Well, we're not going to get anywhere unless we have a--
need a pair where f of x equals f of x plus c.
Well, how many such pairs are there?
Well, if f has n bits, there 2 to the n such pairs.
After k, I guess, queries to the function,
we have found k choose 2 is equal to k, k
minus 1 over 2 pairs.
Actually, we only do that if we're--
we've only found k choose 2 pairs if we're clever.
Otherwise, we might have found, no queried,
some pairs multiple times.
But we've certainly found less than k
over 2 choose, k choose 2 pairs.
And since any pair is equally likely--
well, if an adversary chooses this function
so that all c's are equally likely,
we're probably not going to find the right answer
until we've looked at k squared over 4 pairs to look at.

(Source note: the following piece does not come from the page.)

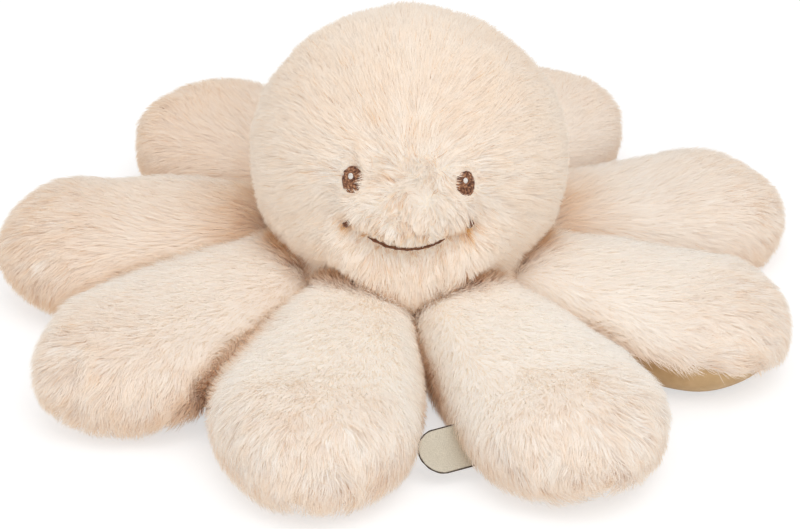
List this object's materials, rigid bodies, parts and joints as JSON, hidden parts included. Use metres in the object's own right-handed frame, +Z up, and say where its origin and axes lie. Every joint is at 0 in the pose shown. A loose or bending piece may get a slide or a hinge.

That was roughly k squared over 4.
Because if you are looking for a specific number,
and you just choose random numbers from a list,
you'll choose that at around half the way through the list.
So that's k squared over 4, which is equal to 2
to the n over 2 minus--
wait-- I'm doing this.
We want k squared over 4 to be equal to 2 to the n.
So k equals 2 to the n minus 1, n over 2 times 2.
So for n equals 4 bits, this would be 2 to the 4th times 2
squared times 2.
You expect around 8 queries.
How well did you do?
We did around 8 queries, so that's around right.
So the answer is that classically, you
can not do better than 2 to the n over 2.
S algorithm takes theta of 2 to the n over 2.
And just making random queries and waiting
till you get two pair that matches does not do--
also does theta of 2 to the n over 2 of a constant is worse.
So this is Simon's algorithm.
Classically, it takes exponential time.
And we're going to get a problem for it.
We're going to get an algorithm for it that
takes polynomial time.